### TASK TO CARRY OUT
Output the full material exactly as it appears here.

○ ○ ○ ○ ○ ○ ○

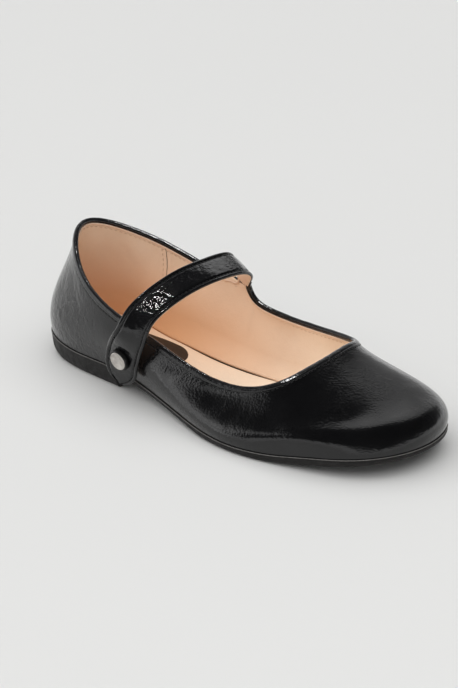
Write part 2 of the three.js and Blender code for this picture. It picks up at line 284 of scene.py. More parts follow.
def face_outwards(mesh):
    """Turns a closed mesh inside out if its signed volume is negative."""
    mesh.calc_loop_triangles()
    corners = np.empty(len(mesh.loop_triangles) * 3, int)
    mesh.loop_triangles.foreach_get("vertices", corners)
    places = np.empty(len(mesh.vertices) * 3)
    mesh.vertices.foreach_get("co", places)
    a, b, c = places.reshape(-1, 3)[corners.reshape(-1, 3)].transpose(1, 0, 2)
    if np.einsum("ij,ij->i", a, np.cross(b, c)).sum() < 0:
        mesh.flip_normals()


def lattice_noise(points, size, seed):
    """Smooth noise between -1 and 1 with features of about one size, the same on each run."""
    generator = np.random.default_rng(seed)
    table = generator.uniform(-1, 1, 4096)
    cell = np.floor(points / size).astype(int)
    f = points / size - cell
    f = f * f * f * (f * (6 * f - 15) + 10)
    total = 0.0
    for corner in range(8):
        offset = np.array([corner & 1, corner >> 1 & 1, corner >> 2])
        key = cell + offset
        index = (key[..., 0] * 73856093 ^ key[..., 1] * 19349663 ^ key[..., 2] * 83492791) % 4096
        weight = np.prod(np.where(offset, f, 1 - f), axis=-1)
        total = total + weight * table[index]
    return total


def near_path(points, path):
    """Each point's distance from a path of a few points, and how far along it lies, 0 to 1."""
    best = np.full(points.shape[:-1], 1e9)
    share = np.zeros(points.shape[:-1])
    count = len(path) - 1
    for k in range(count):
        run = path[k + 1] - path[k]
        t = np.clip(((points - path[k]) @ run) / (run @ run), 0, 1)
        distance = np.linalg.norm(points - (path[k] + t[..., None] * run), axis=-1)
        closer = distance < best
        best = np.where(closer, distance, best)
        share = np.where(closer, (k + t) / count, share)
    return best, share


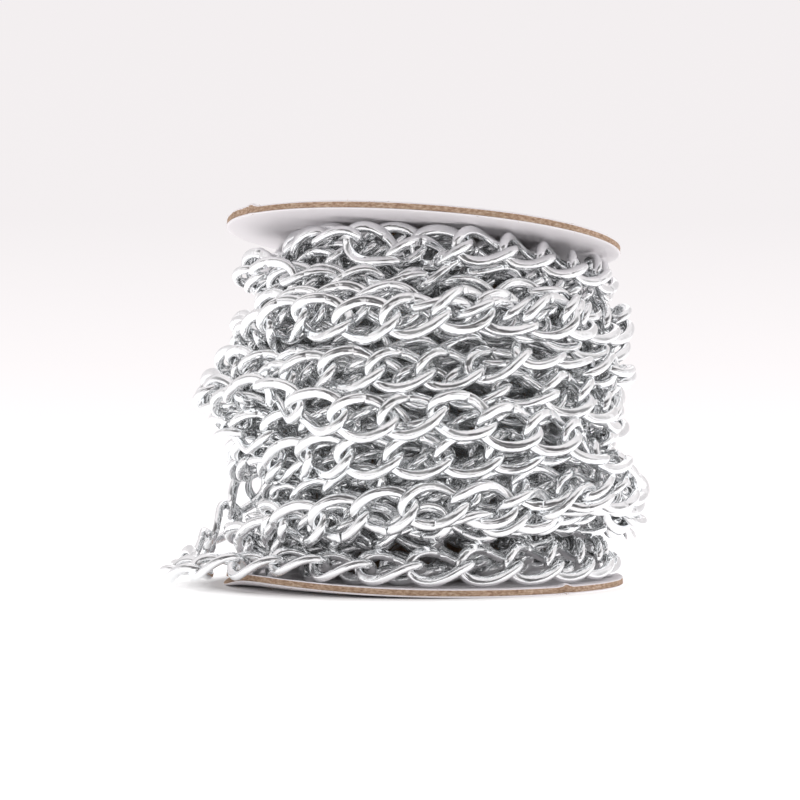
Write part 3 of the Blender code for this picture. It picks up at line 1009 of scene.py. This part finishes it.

○ ○ ○ ○ ○ ○ ○

### WRITTEN REPLY
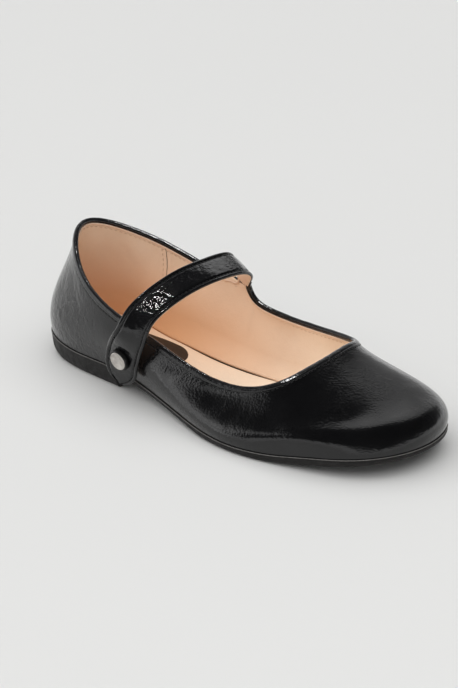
Write part 2 of the three.js and Blender code for this picture. It picks up at line 284 of scene.py. More parts follow.
def face_outwards(mesh):
    """Turns a closed mesh inside out if its signed volume is negative."""
    mesh.calc_loop_triangles()
    corners = np.empty(len(mesh.loop_triangles) * 3, int)
    mesh.loop_triangles.foreach_get("vertices", corners)
    places = np.empty(len(mesh.vertices) * 3)
    mesh.vertices.foreach_get("co", places)
    a, b, c = places.reshape(-1, 3)[corners.reshape(-1, 3)].transpose(1, 0, 2)
    if np.einsum("ij,ij->i", a, np.cross(b, c)).sum() < 0:
        mesh.flip_normals()


def lattice_noise(points, size, seed):
    """Smooth noise between -1 and 1 with features of about one size, the same on each run."""
    generator = np.random.default_rng(seed)
    table = generator.uniform(-1, 1, 4096)
    cell = np.floor(points / size).astype(int)
    f = points / size - cell
    f = f * f * f * (f * (6 * f - 15) + 10)
    total = 0.0
    for corner in range(8):
        offset = np.array([corner & 1, corner >> 1 & 1, corner >> 2])
        key = cell + offset
        index = (key[..., 0] * 73856093 ^ key[..., 1] * 19349663 ^ key[..., 2] * 83492791) % 4096
        weight = np.prod(np.where(offset, f, 1 - f), axis=-1)
        total = total + weight * table[index]
    return total


def near_path(points, path):
    """Each point's distance from a path of a few points, and how far along it lies, 0 to 1."""
    best = np.full(points.shape[:-1], 1e9)
    share = np.zeros(points.shape[:-1])
    count = len(path) - 1
    for k in range(count):
        run = path[k + 1] - path[k]
        t = np.clip(((points - path[k]) @ run) / (run @ run), 0, 1)
        distance = np.linalg.norm(points - (path[k] + t[..., None] * run), axis=-1)
        closer = distance < best
        best = np.where(closer, distance, best)
        share = np.where(closer, (k + t) / count, share)
    return best, share


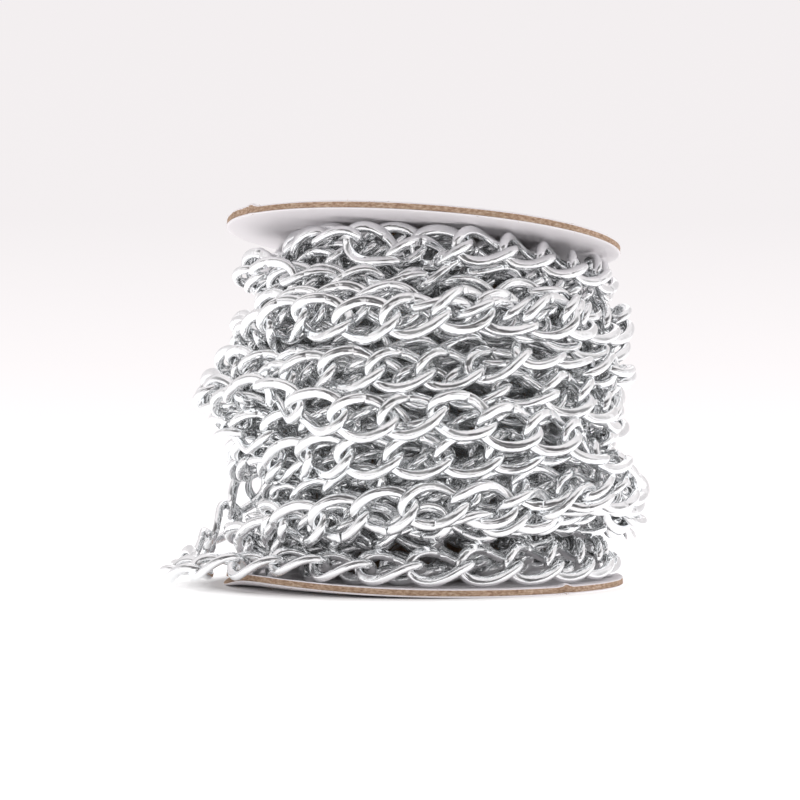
Write part 3 of the Blender code for this picture. It picks up at line 1009 of scene.py. This part finishes it.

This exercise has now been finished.